By Arthur Greif
On March 6, Councilor Gary Friedmann described the last three Town Council meetings as being a “war on the Warrant Committee.” This was sad to hear, because the 22-member Warrant Committee is our largest, most diverse and most representative elected body in Bar Harbor.
It caught dozens of errors in the LUO rewrite that no council or Planning Board member had noticed. That rewrite was withdrawn, and the attorney who drafted it refunded part of her fee. The Warrant Committee wisely supported zoning amendments that make sure huge electrical substations will never blight our residential neighborhoods. It has served as a necessary check and balance on a council that too often focuses on commercial interests to the exclusion of our year-round neighborhoods.
On Feb. 6, the council demanded hundreds of pages of documents from five Warrant Committee members. Town Manager Cornell Knight described this request in a Feb. 14 email as an order. The request would include emails to friends, family and fellow voters, would require enormous effort to gather and was allegedly based on the Town Council’s “grave concerns” that Warrant Committee members “have actively worked behind the scenes to influence the position taken by this committee.”
On behalf of my wife, Donna Karlson, concerned about this government overreach and invasion of privacy, I asked the town manager by letter to identify “some express authority in the Charter for the Council to make such a request of another elected branch of government.” The town manager admitted to the Bangor Daily News in a Feb. 15 story that he “wasn’t aware of any authority either board might have over the other.”
Section C-10(2) of the town charter gives the council authority only to investigate appointed officials, and that investigation of elected officials was left to an Ethics Commission consisting of elected officials from all three of the town’s elected bodies, the council, Warrant Committee, and School Committee. This only makes sense. In America, one elected body never has the authority to investigate another elected body.
I was also curious about the Town Council’s “grave concerns” that Warrant Committee members had met secretly before they voted. These concerns are allegedly based on discovery obtained in litigation about these zoning changes brought against the town by a former Warrant Committee member and other property owners. I asked the town manager to provide the entire set of documents that established this “grave concern.” Those documents total 1,580 pages, and I have spent hours reviewing them all. They begin on Nov. 1, 2016 and end on Jan. 1, 2018. Not a single document reflects any deliberation among Warrant Committee members before their final vote on zoning changes on March 27, 2017. Not one.
The manager has pointed to only two pages of ideas for a meeting including two Warrant Committee members (and many concerned voters) on April 17, 2017, three weeks after the Warrant Committee’s final vote. Unless time runs backwards, these Warrant Committee members cannot be deliberating as to how they might vote three weeks earlier.

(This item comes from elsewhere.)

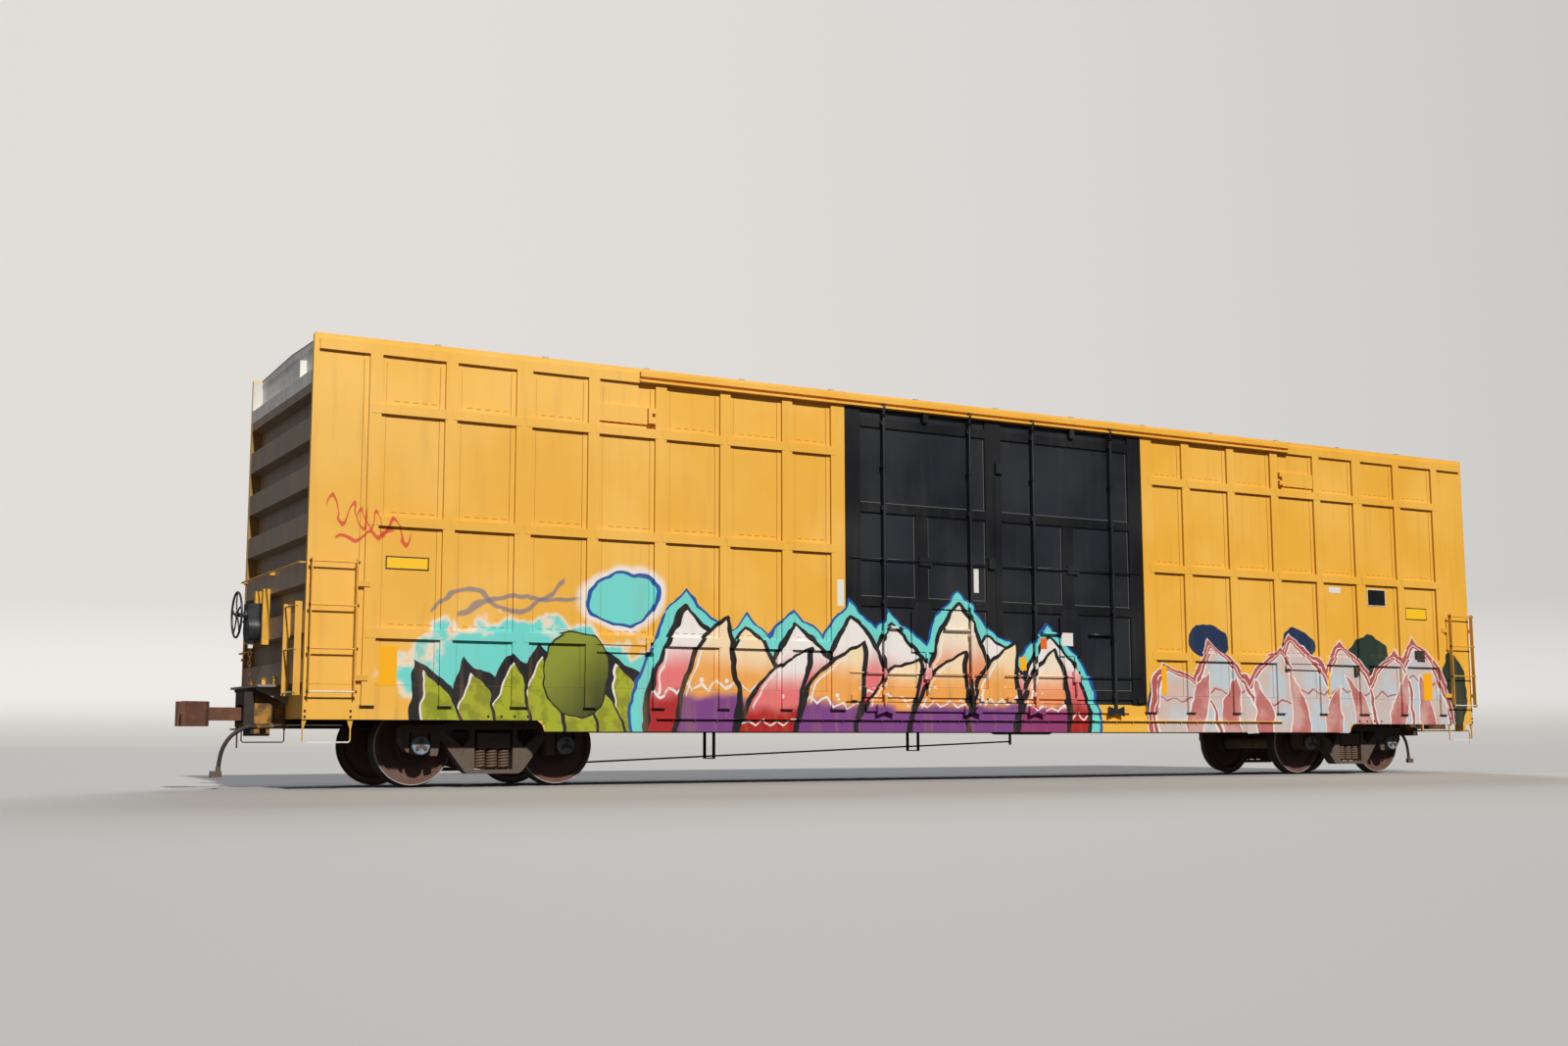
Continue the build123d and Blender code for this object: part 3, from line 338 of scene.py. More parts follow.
def spray_middle(s, paint, x, z):
    """Large leaves, white or cream above and red or purple below, with a turquoise halo."""
    back = leaves(s, x, z, -5.1, 8, 0.80, 0.62, 1.60, (-0.45, 0.15), 5.0)
    front = leaves(s, x, z, -4.9, 7, 0.86, 0.46, 1.28, (0.0, 0.75), 3.0)
    reach = reach_of(s, back)
    paint = s.mix(s.span(reach, -0.18, -0.17), paint, BLUE)
    paint = s.mix(s.span(reach, -0.14, -0.125), paint, TURQUOISE)
    dots = s.add("ShaderNodeTexVoronoi", {"Vector": s.place, "Scale": 5.5}).outputs["Distance"]
    for row, limit in ((back, 0.68), (front, 0.5)):
        for depth, share, offset, random in row:
            warm = s.mix(s.span(share, 0.22, 0.36), RED, PINK)
            warm = s.mix(s.span(share, 0.44, 0.74), warm, WHITE)
            cool = s.mix(s.span(share, 0.26, 0.36), PURPLE, ORANGE)
            cool = s.mix(s.span(share, 0.5, 0.8), cool, CREAM)
            fill = s.mix(s.span(random, limit, limit + 0.02), warm, cool)
            fill = s.mix(zigzag(s, share, offset, random, 0.12, 0.06, 9.0), fill, WHITE)
            spots = s.product(s.span(dots, 0.15, 0.19, 1.0, 0.0), s.inside(share, 0.36, 0.52, 0.01))
            fill = s.mix(spots, fill, WHITE)
            shine = s.product(s.inside(depth, 0.12, 0.15, 0.006), s.span(offset, -0.1, -0.06, 1.0, 0.0))
            fill = s.mix(s.product(shine, s.inside(share, 0.3, 0.86, 0.02)), fill, WHITE)
            fill = s.mix(s.span(depth, 0.075, 0.082, 1.0, 0.0), fill, INK)
            paint = s.mix(s.span(depth, -0.004, 0.004), paint, fill)
    return paint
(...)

But the Town Council is now sailing backwards through time, to the blacklisting of the McCarthy era. This became apparent when the council, on March 6, voted to authorize the town manager, in his individual capacity, to make a Freedom of Access Act (FOAA) request of five Warrant Committee members. This individual request is the only lawful way the town manager can request documents from another elected body. The original request was never made under the FOAA. Although the request was only authorized that evening, a majority of the councilors then criticized Warrant Committee members for noncompliance. Rest assured, Karlson will comply with the first lawful request the town manager has made. Sadly, Friedmann claimed that noncompliance with an improper request meant that Warrant Committee members had something to hide. This is reminiscent of Joe McCarthy denouncing as Communists those witnesses who lawfully resisted unlawful orders.
Every elected official has a First Amendment right to voice her opinions on matters that will come before the voters, as articles 12 and 13 did on June 13, 2017. Indeed, the town manager and Town Council chair presented at a forum in late March of 2017 designed to convince the voters to adopt the council’s preferred zoning change and oppose article 13. The council spent town money on flyers advocating the council’s point of view. This is their right. I will fight strenuously to make sure that right is preserved.
This retribution against those who have supported citizen petitions is part of a pattern. In 2015, more than 300 Bar Harbor residents signed petitions to place before the voters in June zoning amendments which barred huge electrical substations in residential neighborhoods. The council refused to comply with the charter and place the matter on the June 2015 ballot. I filed suit in my own name, and the Hancock Superior Court, just one day after oral argument, ordered that the matter be placed on the June ballot. At the June 2015 open town meeting, the council chair and town manager facilitated a challenge to the election of three Warrant Committee members who were falsely charged with “suing the Town.” They facilitated the challenge by authorizing the production of ballots and a computer display so voters could see the names of the write-in nominees.
However, these three Warrant Committee members had done nothing more than sign or circulate petitions. This attempted purge by town government failed. Later, on May 11, 2017, the town was informed by its own attorney that the procedure it had facilitated in 2015 was a charter violation and could not be used again in 2017.
This continued attack on Warrant Committee members who have had the courage to speak truth to power must stop. Power must be willing to listen to uncomfortable truths and must encourage, not punish, dissent. Our First Amendment demands no less.
Arthur Greif is an attorney with the Bangor firm Gilbert and Greif. He lives in Bar Harbor.